5. Is there one recent death story that has particularly horrified or surprised you?
Recently, there was a controversy over a tumblr site featuring teenagers taking selfies at funerals. All these articles came out talking about these disgusting terrible teenagers who have no respect for anything and I wrote a piece for Jezebel suggesting kids are doing this because they don’t have mourning practices that make sense to them. They don’t have culturally prescribed ways to express their grief, so of course they are going to try and find a way to engage in this really difficult topic, and they are going to use something they engage with on a day to day basis, social media. When I put that out there though the response was, ‘No, you are wrong, these are terrible narcissistic teenagers and society is going down the drain and I can tell you how to mourn and this is disrespectful.’ The overwhelming desire to dismiss my point of view really surprised me. It is easy to say the millennials are terrible, but the question is, where are they getting these habits? Well, they are getting them from a culture that has been written by you. You created social media and gave it to them and desperately wanted them to use it, what else did you think would happen? Every generation creates the generation below it; these teenagers don’t just spring up out of nowhere.

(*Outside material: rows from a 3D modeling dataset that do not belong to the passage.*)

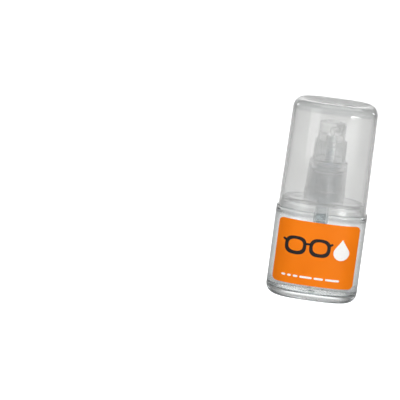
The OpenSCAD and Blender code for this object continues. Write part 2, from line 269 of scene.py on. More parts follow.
def rounded(outline, radius):
    """A closed outline of (radius, height) points with its corners rounded off."""
    steps = 4
    most_of_side = 0.45
    least_cut = 0.02
    result = []
    count = len(outline)
    for i in range(count):
        before, here, after = (Vector(outline[(i + k) % count]) for k in (-1, 0, 1))
        shortest = min((before - here).length * most_of_side, (after - here).length * most_of_side)
        cut_back = min(radius, shortest)
        if here.x < TINY or cut_back < least_cut:
            result.append(tuple(here))
            continue
        a = here + (before - here).normalized() * cut_back
        b = here + (after - here).normalized() * cut_back
        for k in range(steps + 1):
            s = k / steps
            spot = a * (1 - s) ** 2 + here * (2 * s * (1 - s)) + b * s ** 2
            result.append(tuple(spot))
    return result


def lathe(name, outline, material, edge=0.15, around=128, place=None):
    """Solid turned from a closed outline of (radius, height) points."""
    outline = rounded(outline, edge)
    bm = bmesh.new()
    columns = []
    for k in range(around):
        a = 2 * math.pi * k / around
        columns.append([bm.verts.new((r * math.cos(a), r * math.sin(a), z)) for r, z in outline])
    count = len(outline)
    for k in range(around):
        here, there = columns[k], columns[(k + 1) % around]
        for i in range(count):
            j = (i + 1) % count
            on_axis = outline[i][0] < TINY and outline[j][0] < TINY
            if not on_axis:
                bm.faces.new((here[i], there[i], there[j], here[j]))
    if place is not None:
        bmesh.ops.transform(bm, matrix=place, verts=bm.verts)
    bmesh.ops.remove_doubles(bm, verts=bm.verts, dist=MERGE)
    bmesh.ops.dissolve_degenerate(bm, edges=bm.edges, dist=TINY)
    return finish_mesh(name, bm, material)


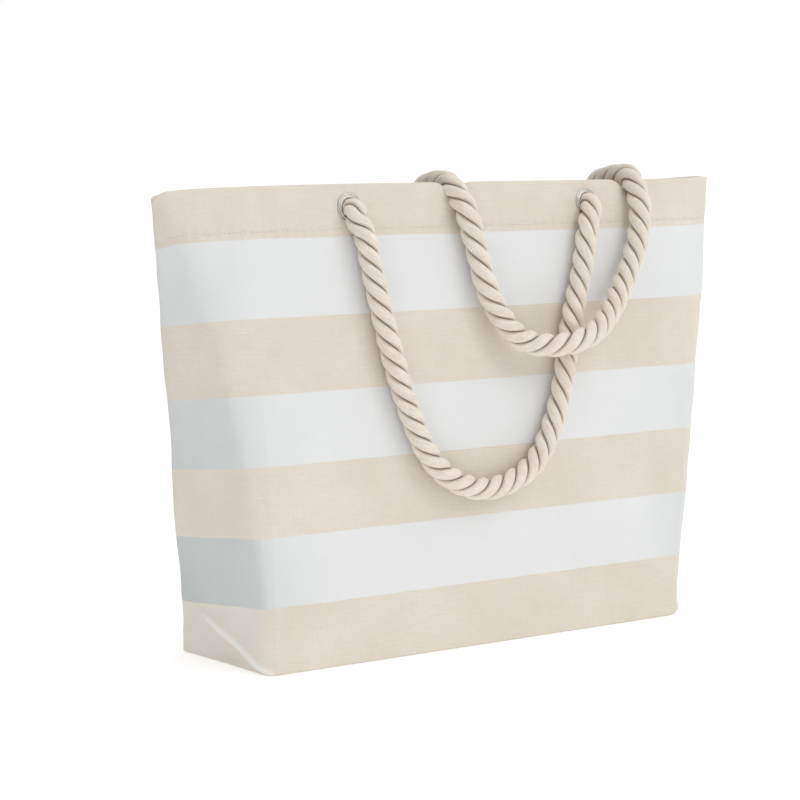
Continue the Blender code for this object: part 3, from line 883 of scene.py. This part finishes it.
def laid_rope(path, radii, seed, lay=LAY):
    """Rings of a laid rope: points, coordinates on their strand, and how deep in a groove each is."""
    side, other = cross_directions(path)
    run = run_along(path)[:, None]
    count = STRANDS * STRAND_SIDES
    around = np.arange(count) / count * 2 * math.pi
    strand = 2 * math.pi / STRANDS
    local = ((around + strand / 2) % strand - strand / 2) / (strand / 2)
    rng = np.random.default_rng(seed)
    drift = np.zeros(run.shape)
    for _ in range(4):
        wave = rng.uniform(0.05, 0.16)
        drift += 0.10 * np.sin(2 * math.pi * run / wave + rng.uniform(0, 6.28))
    groove = 1 - (1 - np.abs(local) ** 2.1) ** 0.6
    crown = 1 - np.abs(local) ** 4
    slant = local * 3.2 - run / YARN_PITCH + 0.3 * np.sin(run / 0.013)
    yarns = 0.5 + 0.5 * np.cos(2 * math.pi * slant)
    reach = 1 - GROOVE_DEPTH * groove - YARN_DEPTH * yarns**2 * crown
    lumps = 1 + 0.012 * np.sin(run / 0.017 + 3 * around) * crown
    reach = reach * lumps * radii[:, None]
    angle = around - 2 * math.pi * run / lay + drift
    points = (
        path[:, None]
        + side[:, None] * (reach * np.cos(angle))[:, :, None]
        + other[:, None] * (reach * np.sin(angle))[:, :, None]
    )
    strand_of = np.floor((around + strand / 2) / strand) % STRANDS
    uv = np.zeros((len(path), count, 2))
    uv[:, :, 0] = local * 0.5 + strand_of * 3.7
    uv[:, :, 1] = run
    return points, uv, np.broadcast_to(groove, reach.shape)


def rope_piece(name, data, first, last):
    """A closed length of rope between two of its rings, in its own material."""
    points, uv, groove = (array[first : last + 1] for array in data)
    rings, count = groove.shape
    item = outward(make_object(name, points.reshape(-1, 3), tube_faces(rings, count)))
    set_uv(item, "lay", uv.reshape(-1, 2))
    set_value(item, "groove", groove.reshape(-1))
    item.data.materials.append(ROPE)
    return item


def hanging_points(loop, axis_y, radius, crossing):
    """The loop's (x, z) path laid against the front panel; crossing lifts it over the front rope."""
    flat = resampled(catmull([(x, 0.0, z) for x, z in loop]), 0.006)
    rest = radius + ROPE_CLEARANCE
    (first_x, top), (last_x, _) = loop[0], loop[-1]
    result = []
    for x, _, z in flat:
        settled = 1 - math.exp(-max(top - z, 0.0) / EASE)
        end_x = first_x if x < (first_x + last_x) / 2 else last_x
        stand_off = face_y(end_x, min(top, HEIGHT), FRONT) - axis_y - rest
        lift = stand_off * (1 - settled)
        if crossing:
            nearness = math.exp(-(((x - CROSSING_X) / CROSSING_WIDTH) ** 2))
            lift += (FRONT_ROPE + REAR_ROPE + ROPE_CLEARANCE) * nearness * settled
        run = MOUTH_WIDTH / 2 + x
        relief = cloth_relief(x, z, run, MOUTH_WIDTH, FRONT)
        face = face_y(x, min(z, HEIGHT), FRONT)
        result.append((x, face - rest - lift - max(float(relief), 0.0), z))
    return np.array(result)


def squeezed_radii(path, radius, places):
    """The rope's radius along its path, pinched where an eyelet holds it."""
    radii = np.full(len(path), radius)
    for place in places:
        away = np.linalg.norm(path - np.array(place), axis=1)
        radii -= (radius - BARREL_BORE + 0.0001) * np.exp(-((away / SQUEEZE_WIDTH) ** 2))
    return radii


def rope_start(place, normal, aside):
    """The front rope's way out of an eyelet, turning down and a little aside."""
    down = Vector((aside, 0, -1))
    steps = ((-0.0020, 0.0), (0.0020, 0.0), (0.0060, 0.0026), (0.0086, 0.0090))
    return [tuple(place + normal * out + down * fall) for out, fall in steps]


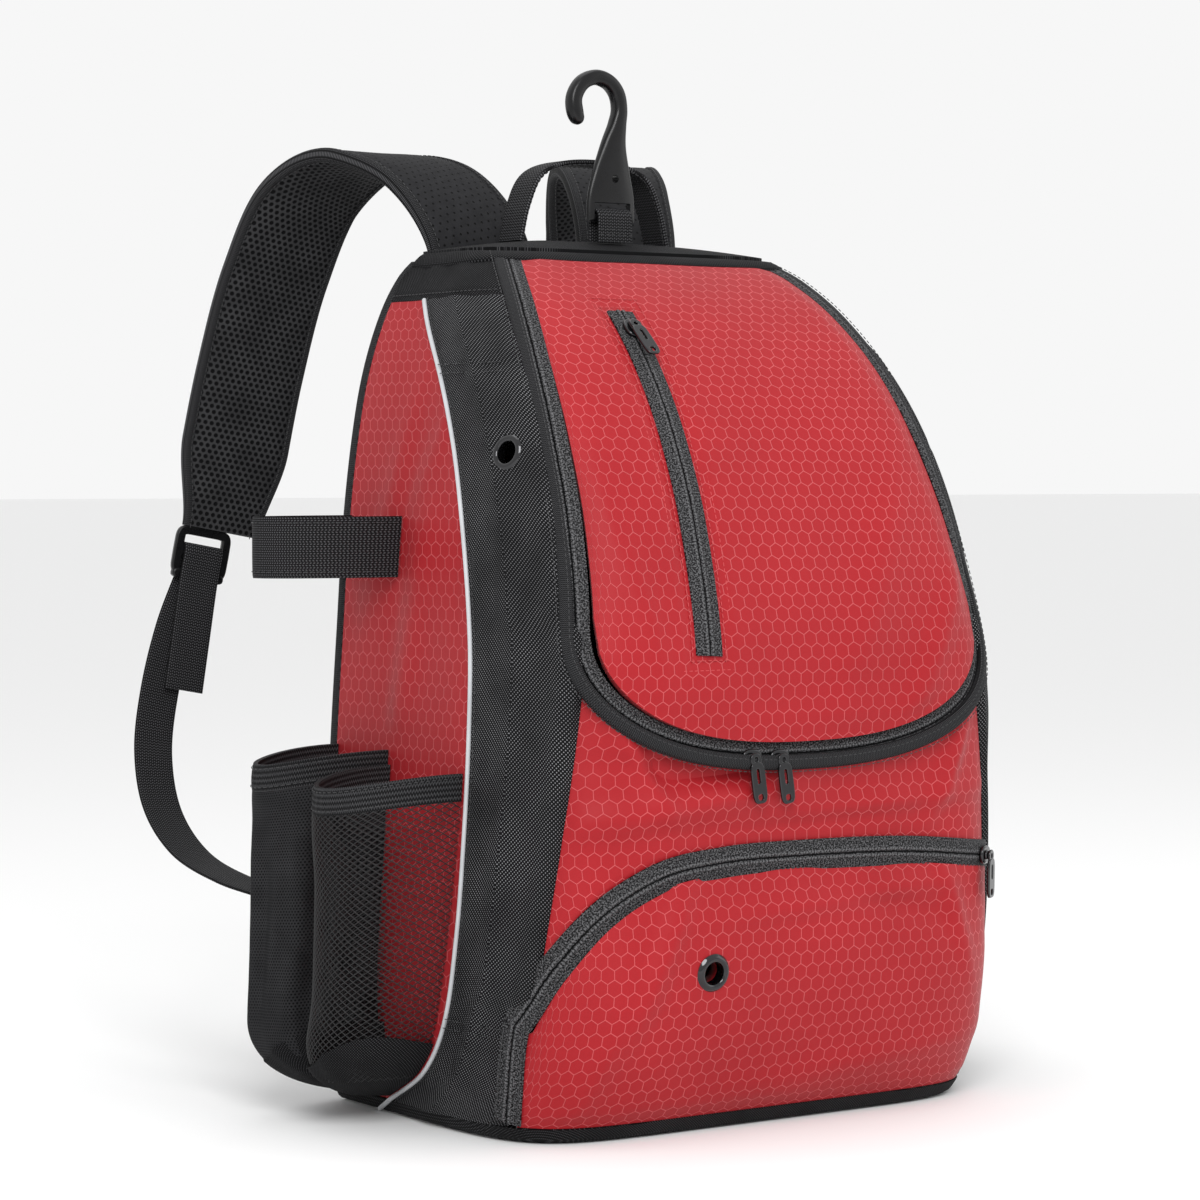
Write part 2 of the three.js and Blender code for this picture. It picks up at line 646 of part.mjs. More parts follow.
// Top panel
function makeTop() {
  const layer = (thick) => grid(14, 4, (u, v) => {
    const edge = levelPoint(u * Math.PI, BODY_HEIGHT);
    const reach = TOP_CENTRE + (1 - TOP_CENTRE) * (1 - v);
    const inward = new THREE.Vector3(edge.x * reach, (edge.y + GAP) * reach - GAP, 0);
    return inward.setZ(BODY_HEIGHT + GAP + thick + TOP_RISE * (1 - reach ** 2));
  });
  return solidBetween(layer(CLOTH), layer(0));
}
addMesh('top_panel', makeTop(), blackCloth);

// The height of the top panel's upper face at a place
function topFace(x, y) {
  const edge = levelPoint(Math.atan2(-y, -x), BODY_HEIGHT);
  const reach = Math.hypot(x, y) / Math.hypot(edge.x, edge.y);
  return BODY_HEIGHT + GAP + CLOTH + TOP_RISE * (1 - reach ** 2);
}

// Sliders and pulls
const sliderShape = new THREE.Shape([
  new THREE.Vector2(-SLIDER_WIDTH / 2, SLIDER_LENGTH / 2),
  new THREE.Vector2(-SLIDER_WIDTH / 3, -SLIDER_LENGTH / 2),
  new THREE.Vector2(SLIDER_WIDTH / 3, -SLIDER_LENGTH / 2),
  new THREE.Vector2(SLIDER_WIDTH / 2, SLIDER_LENGTH / 2),
]);
const slider = new THREE.ExtrudeGeometry(sliderShape, { depth: SLIDER_HEIGHT, bevelEnabled: false });
function roundedBox(width, top, bottom, corner) {
  const shape = new THREE.Shape();
  shape.moveTo(-width / 2, top - corner);
  shape.lineTo(-width / 2, bottom + corner);
  shape.quadraticCurveTo(-width / 2, bottom, -width / 2 + corner, bottom);
  shape.lineTo(width / 2 - corner, bottom);
  shape.quadraticCurveTo(width / 2, bottom, width / 2, bottom + corner);
  shape.lineTo(width / 2, top - corner);
  shape.quadraticCurveTo(width / 2, top, width / 2 - corner, top);
  shape.lineTo(-width / 2 + corner, top);
  shape.quadraticCurveTo(-width / 2, top, -width / 2, top - corner);
  return shape;
}
const pullShape = roundedBox(PULL_WIDTH, SLIDER_LENGTH / 4, SLIDER_LENGTH / 4 - PULL_LENGTH, PULL_WIDTH / 3);
const pullSlot = PULL_LENGTH / 4;
const pullFoot = SLIDER_LENGTH / 4 - PULL_LENGTH + PULL_THICK;
pullShape.holes.push(roundedBox(PULL_WIDTH / 2, pullFoot + pullSlot, pullFoot, PULL_WIDTH / 6));
const plate = (shape, depth) => (
  new THREE.ExtrudeGeometry(shape, { depth, bevelEnabled: false, curveSegments: 2 })
);
const pull = plate(pullShape, PULL_THICK);
function addZipHead(name, spot, sliderTurn, pullTurn) {
  const seat = TAPE_HIGH + GAP;
  addMesh(`${name}_slider`, placedOnSkin(slider, spot.angle, spot.z, seat, sliderTurn), blackMetal);
  const over = seat + SLIDER_HEIGHT + GAP;
  addMesh(`${name}_pull`, placedOnSkin(pull, spot.angle, spot.z, over, pullTurn), blackMetal);
}
const flapHead = (q) => onFront(q, flapEdge(q));
addZipHead('flap_zip_a', flapHead(FLAP_HEADS[0]), Math.PI / 2, PULL_LEAN);
addZipHead('flap_zip_b', flapHead(FLAP_HEADS[1]), -Math.PI / 2, PULL_LEAN);
addZipHead('lower_zip', onFront(LOWER_HEAD, lowerEdge(LOWER_HEAD)), Math.PI / 2, 0);
const chestHead = chestTop - SLIDER_LENGTH;
addZipHead('chest_zip', { angle: frontAngle(CHEST_ZIP_SIDE, chestHead), z: chestHead }, 0, PULL_LEAN);

// Side pockets: a wall that bulges from the side panel between two lines, back and front
const sideFace = (y, z) => halfWidthAt(z) * squareRest(y, depthAt(z));
function pocketWall({ back, front, bulge, foot, top, wall, columns, rows }) {
  const layer = (inset) => grid(columns, rows, (u, v) => {
    const z = foot + v * (top - foot);
    const middle = (back(z) + front(z)) / 2;
    const half = (front(z) - back(z)) / 2 - inset;
    const a = u * Math.PI;
    const y = middle - half * Math.cos(a);
    const out = SEAT_GAP + (bulge(z) - inset) * Math.sin(a);
    return new THREE.Vector3(-sideFace(y, z) - out, -y, z);
  });
  return solidBetween(layer(0), layer(wall));
}
function pocketBulge(full, z) {
  const up = Math.min((z - POCKET_FOOT) / POCKET_ROUND, 1);
  const thinnest = HEM_THICK + GAP;
  return thinnest + (full - thinnest) * Math.sqrt(1 - (1 - up) ** 2);
}
const sleeveBack = () => GAP;
const sleeveFront = () => GAP + SLEEVE_WIDTH;
const bottleBack = () => 2 * GAP + SLEEVE_WIDTH;
const bottleFront = (z) => seamAt(z) - PIPING / 2;
function addPocket(name, top, bulge, back, front) {
  const bulgeAt = (z) => pocketBulge(bulge, z);
  const hemFoot = top - HEM_HEIGHT;
  addPair(name, pocketWall({
    back,
    front,
    bulge: bulgeAt,
    foot: POCKET_FOOT,
    top: hemFoot - GAP,
    wall: POCKET_MESH,
    columns: POCKET_COLUMNS,
    rows: 8,
  }), meshCloth);
  addPair(`${name}_hem`, pocketWall({
    back,
    front,
    bulge: bulgeAt,
    foot: hemFoot,
    top,
    wall: HEM_THICK,
    columns: POCKET_COLUMNS,
    rows: 1,
  }), blackWebbing);
}
addPocket('bat_sleeve', SLEEVE_TOP, SLEEVE_BULGE, sleeveBack, sleeveFront);
addPocket('bottle_pocket', BOTTLE_TOP, BOTTLE_BULGE, bottleBack, bottleFront);
addPair('bat_loop', pocketWall({
  back: sleeveBack,
  front: sleeveFront,
  bulge: (z) => SLEEVE_BULGE + halfWidthAt(SLEEVE_TOP) - halfWidthAt(z),
  foot: BAT_LOOP_BOTTOM,
  top: BAT_LOOP_BOTTOM + BAT_LOOP_HEIGHT,
  wall: HEM_THICK,
  columns: 10,
  rows: 1,
}), blackWebbing);

// Haul loop over the top
const handleFoot = GAP + topFace(HANDLE_SPAN / 2 - HANDLE_THICK / 2, -HANDLE_PLACE + HANDLE_WEBBING / 2);
const handlePath = HANDLE_PROFILE.map((row) => (
  new THREE.Vector3(row.side * HANDLE_SPAN / 2, -HANDLE_PLACE, handleFoot + row.up * HANDLE_RISE)
));
const handleStations = stationsAlong(handlePath, HANDLE_STATIONS, () => ({
  across: new THREE.Vector3(0, 1, 0),
  wide: HANDLE_WEBBING,
  thick: HANDLE_THICK,
}));
addMesh('haul_loop', sweep(handleStations, BAND), blackWebbing);

// Hook: a flat plate that narrows into a rod bent over, with a slot for its tab
const hookFoot = topFace(0, -HOOK_PLACE) + TAB_RISE / 2;
const hookStations = HOOK_PROFILE.map((row) => ({
  at: new THREE.Vector3(row.side * HOOK_REACH, -HOOK_PLACE, hookFoot + row.up * HOOK_REACH),
  across: new THREE.Vector3(1, 0, 0),
  wide: row.wide * HOOK_PLATE_WIDTH,
  thick: row.thick * HOOK_ROD,
}));
const hookSlot = new THREE.BoxGeometry(TAB_WEBBING + 4 * GAP, 3 * HOOK_ROD, HOOK_SLOT);
hookSlot.translate(0, -HOOK_PLACE, hookFoot + HOOK_BAR + HOOK_SLOT / 2);
addMesh('hook', cutBy(hookSweep(hookStations), [hookSlot]), blackPlastic);

// The hook's webbing tab, folded over the plate's bar
const barMiddle = hookFoot + HOOK_BAR / 2;
const plateThick = HOOK_ROD * HOOK_PROFILE[0].thick;
const tabBend = FOLD_SLACK * (Math.hypot(plateThick, HOOK_BAR) / 2 + GAP + WEBBING / 2);
const tabFoot = topFace(0, -HOOK_PLACE + tabBend + WEBBING / 2) + GAP;
const tabStations = [
  { at: new THREE.Vector3(0, -HOOK_PLACE - tabBend, tabFoot) },
  ...Array.from({ length: FOLD_STEPS + 1 }, (_, i) => {
    const a = i / FOLD_STEPS * Math.PI;
    return {
      at: new THREE.Vector3(0, -HOOK_PLACE - tabBend * Math.cos(a), barMiddle + tabBend * Math.sin(a)),
    };
  }),
  { at: new THREE.Vector3(0, -HOOK_PLACE + tabBend, tabFoot) },
].map((station) => ({
  ...station,
  across: new THREE.Vector3(1, 0, 0),
  wide: TAB_WEBBING,
  thick: WEBBING,
}));
addMesh('hook_tab', sweep(tabStations, BAND), blackWebbing);

// Shoulder straps: a padded band from the back panel over and down to a buckle
const backFace = GAP + BACK_PAD;
const strapSeat = backFace + SEAT_GAP + STRAP_THICK / 2;
const behind = (row, seat) => new THREE.Vector3(
  row.side * BODY_WIDTH / 2,
  seat + row.back * STRAP_REACH,
  row.up * BODY_HEIGHT,
);
const strapPoints = STRAP_PATH.map((row) => behind(row, strapSeat));
const strapStations = stationsAlong(strapPoints, PAD_STATIONS, (t) => ({
  across: new THREE.Vector3(1, -STRAP_TILT * THREE.MathUtils.smoothstep(t, 0.3, 0.6), 0),
  wide: STRAP_WIDTH * (1 - STRAP_TAPER * THREE.MathUtils.smoothstep(t, 0.88, 1)),
  thick: STRAP_THICK,
}));
addPair('strap_pad', sweep(strapStations, PAD), blackCloth);

// The buckle under the pad's end: a frame with two slots, in its own frame of
// across, down and facing
const padEnd = strapStations[strapStations.length - 1];
const padDown = padEnd.at.clone().sub(strapStations[strapStations.length - 2].at).normalize();
const padFacing = padDown.clone().cross(padEnd.across).normalize();
const padAcross = padFacing.clone().cross(padDown).normalize();
const buckleMiddle = padEnd.at.clone()
  .addScaledVector(padDown, GAP + BUCKLE_LENGTH / 2)
  .addScaledVector(padAcross, -BUCKLE_SHIFT);
const buckleSpot = (down, facing) => buckleMiddle.clone()
  .addScaledVector(padDown, down)
  .addScaledVector(padFacing, facing);
const buckleShape = roundedBox(BUCKLE_WIDTH, BUCKLE_LENGTH / 2, -BUCKLE_LENGTH / 2, BUCKLE_BAR);
const slotWidth = STRAP_WEBBING + 4 * GAP;
const upperSlotTop = BUCKLE_LENGTH / 2 - BUCKLE_BAR;
const lowerSlotFoot = -BUCKLE_LENGTH / 2 + BUCKLE_BAR;
buckleShape.holes.push(roundedBox(slotWidth, upperSlotTop, BUCKLE_BAR / 2, GAP));
buckleShape.holes.push(roundedBox(slotWidth, -BUCKLE_BAR / 2, lowerSlotFoot, GAP));
const buckle = plate(buckleShape, BUCKLE_THICK);
buckle.translate(0, 0, -BUCKLE_THICK / 2);
const buckleFrame = new THREE.Matrix4().makeBasis(padAcross, padDown.clone().negate(), padFacing.clone());
addPair('strap_buckle', buckle.applyMatrix4(buckleFrame.setPosition(buckleMiddle)), blackPlastic);

// The webbing: a loose tail, a fold over the buckle's middle bar, then down to the body
const foldReach = FOLD_SLACK * (Math.hypot(BUCKLE_BAR, BUCKLE_THICK) / 2 + GAP + WEBBING / 2);
const webbingSeat = backFace + SEAT_GAP + WEBBING / 2;
const tailPoints = [TAIL_LENGTH, TAIL_LENGTH * 0.6, BUCKLE_LENGTH / 2].map((down, i) => (
  buckleSpot(down, foldReach + TAIL_SPREAD * (2 - i) / 2)
));
const foldPoints = Array.from({ length: FOLD_STEPS + 1 }, (_, i) => {
  const a = i / FOLD_STEPS * Math.PI;
  return buckleSpot(-foldReach * Math.sin(a), foldReach * Math.cos(a));
});
const mainPoints = [
  buckleSpot(BUCKLE_LENGTH / 2, -foldReach),
  ...WEBBING_PATH.map((row) => behind(row, webbingSeat)),
];
const levelAcross = new THREE.Vector3(1, 0, 0);
const webbingStation = (at, turned) => ({
  at,
  across: padAcross.clone().lerp(levelAcross, Math.min(turned, 1)),
  wide: STRAP_WEBBING,
  thick: WEBBING,
});
const levelFrom = 0.77;
const mainCurve = new THREE.CatmullRomCurve3(mainPoints, false, 'centripetal');
const mainSpots = mainCurve.getSpacedPoints(WEBBING_STATIONS);
addPair('strap_webbing', sweep([
  ...[...tailPoints, ...foldPoints].map((at) => webbingStation(at, 0)),
  ...mainSpots.map((at, i) => webbingStation(at, i / WEBBING_STATIONS / levelFrom)),
], BAND), blackWebbing);

// The middle of the base comes to the origin
group.position.y = depthAt(0) / 2;

export default group;
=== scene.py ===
import math

import bpy
import numpy as np
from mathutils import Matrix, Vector


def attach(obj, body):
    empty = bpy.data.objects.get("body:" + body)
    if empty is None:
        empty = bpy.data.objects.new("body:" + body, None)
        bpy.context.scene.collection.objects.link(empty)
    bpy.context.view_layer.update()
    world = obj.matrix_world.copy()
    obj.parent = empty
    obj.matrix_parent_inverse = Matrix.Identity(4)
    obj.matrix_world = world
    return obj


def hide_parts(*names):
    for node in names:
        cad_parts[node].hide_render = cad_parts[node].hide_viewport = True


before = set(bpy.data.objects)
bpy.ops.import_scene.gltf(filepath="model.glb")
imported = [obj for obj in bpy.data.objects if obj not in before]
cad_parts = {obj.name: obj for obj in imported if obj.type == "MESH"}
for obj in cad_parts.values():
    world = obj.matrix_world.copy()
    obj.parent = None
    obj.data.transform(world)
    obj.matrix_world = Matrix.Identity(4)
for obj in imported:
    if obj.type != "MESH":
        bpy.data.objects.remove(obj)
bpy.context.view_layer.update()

MM = 0.001

# Body, as in the part
BODY_HEIGHT = 482
BODY_WIDTH = 332
BODY_DEPTH = 222
CORNER_SQUARENESS = 7
CLOTH = 3
BASE_RIM = 9
WALL_FOOT = 9.3
SIDE_TOP = 0.945 * BODY_HEIGHT
SECTION_ROWS = [
    dict(height=0.00, width=0.955, depth=0.870, front=0.950, seam=0.20),
    dict(height=0.02, width=0.980, depth=0.895, front=0.950, seam=0.30),
    dict(height=0.06, width=0.995, depth=0.925, front=0.950, seam=0.47),
    dict(height=0.12, width=1.000, depth=0.955, front=0.950, seam=0.56),
    dict(height=0.22, width=1.000, depth=0.985, front=0.935, seam=0.60),
    dict(height=0.34, width=0.985, depth=1.000, front=0.912, seam=0.61),
    dict(height=0.46, width=0.965, depth=1.000, front=0.885, seam=0.61),
    dict(height=0.56, width=0.945, depth=0.985, front=0.868, seam=0.60),
    dict(height=0.68, width=0.920, depth=0.915, front=0.860, seam=0.58),
    dict(height=0.78, width=0.885, depth=0.810, front=0.860, seam=0.55),
    dict(height=0.86, width=0.840, depth=0.690, front=0.860, seam=0.48),
    dict(height=0.93, width=0.770, depth=0.545, front=0.860, seam=0.34),
    dict(height=0.975, width=0.695, depth=0.415, front=0.860, seam=0.22),
    dict(height=1.00, width=0.620, depth=0.310, front=0.860, seam=0.16),
]
SECTIONS = {key: np.array([row[key] for row in SECTION_ROWS]) for key in SECTION_ROWS[0]}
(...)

6. What will death be like in the year 2114 ?
I am presenting on just this topic at South by Southwest next month with a woman named Chanel Reynolds, who runs a website called Get Your Shit Together. I think we are standing at the edge of a frontier in our covered wagons, we really don’t know. In my fantasy world, death becomes the only sacred thing, the one thing technology stays out of. Death is the time where you sit with the body and sit with the family and you handle the death itself in this very raw and real way. We are moving into this world where technology is in every place, but I think the actual ritual of death should be free of that. In my fantasy, it is only humans taking care of dead humans, and it is a responsibility and a ritual that people take very seriously. As opposed to now where it is a responsibility that people don’t take very seriously and would prefer not to be involved with.
7. It seems to me like you’re advocating that death itself become a certain type of religion?
Increasingly, religion’s rituals are failing people. Christianity is a good example, lots of Christians believe in Christ but the embalmed body at the stodgy church doesn’t fulfill them. I think we need to develop new death narratives. Sacred rituals need not be tied to religion. You don’t need a complex belief in gods and the afterlife to believe it is important to be present with the body. Being with the body and taking care of the body would be my answer to anyone who says their death rituals are not working, or that they don’t have a real connection to mortality. The connection to your own mortality is the connection of your life. Other people come and go, but the relationship that stays is the relationship with your own life, and the relationship with your own death.